Por último, afirmar que los derechos humanos son para la buena sociedad y no para quien daña, es insostenible desde el Estado. Nuestro Estado, como casi todos los del mundo, han suscripto tratados de derechos humanos a los que, en nuestro caso, les hemos dado rango constitucional y la base de los mismos es la universalidad. Los derechos humanos son derechos que tenemos todos por el solo hecho de ser personas. Y nadie puede quitarlos en pos de ningún discurso justificante de ello. Y quien los viole, tendrá que atenerse a la justicia, otro derecho que tenemos todos. Decir que algunas personas tienen chances de resocialización y otras no es justificar incluso la pena de muerte y volver a caer en el positivismo. Si las causas son sociales y políticas, las alternativas de abordaje son sociales y políticas. Si hoy un chico mata a un hombre para robarle el auto, ¿tenemos conciencia y ética para apedrearlo como si encarnara el mal? ¿No sentimos que algo, como sociedad, hemos hecho para que para ese chico la vida no valga, para que ese chico robe y ese chico mate? ¿Podemos ser tan hipócritas?
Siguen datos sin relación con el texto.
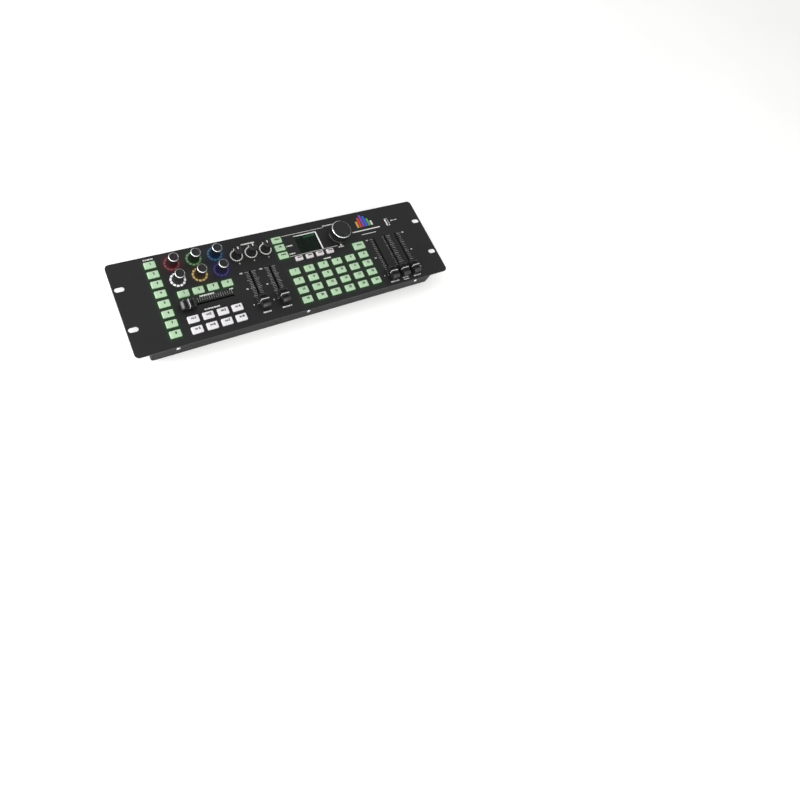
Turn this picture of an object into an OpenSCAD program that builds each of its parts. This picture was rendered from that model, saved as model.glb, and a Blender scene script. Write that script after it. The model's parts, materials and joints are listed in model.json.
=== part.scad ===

Quizá las razones esgrimidas poco importan a quien perdió un familiar en manos de otra persona que lo violentó, y lamento profundamente esa muerte como todas las muertes injustas y violentas. Pero esta ley no es la solución, no es reparación, no es prevención. Hemos demostrado por siglos que endurecer el régimen penal y el sistema represivo no hace más que multiplicar la violencia. Si el problema es social y político, la respuesta es social y política. Mejorar las cárceles para que sean lugares de dignidad y reconstrucción de un proyecto de vida; brindar oportunidades a quienes salen de ellas para no condenarlos a la misma exclusión; fortalecer las redes de contención e integración social, educativa y laboral de niños, niñas y jóvenes; perseguir y criminalizar al verdadero delito que nos daña socialmente, al delito organizado y a las redes delictivas; que la policía deje de “hacer número” en las calles; dignificar y capacitar la tarea de los agentes de la seguridad pública, y dejar, como Estado, de institucionalizar la venganza. El dolor, para las víctimas. Las políticas públicas, para el Estado. La prevención es social y política, no represiva.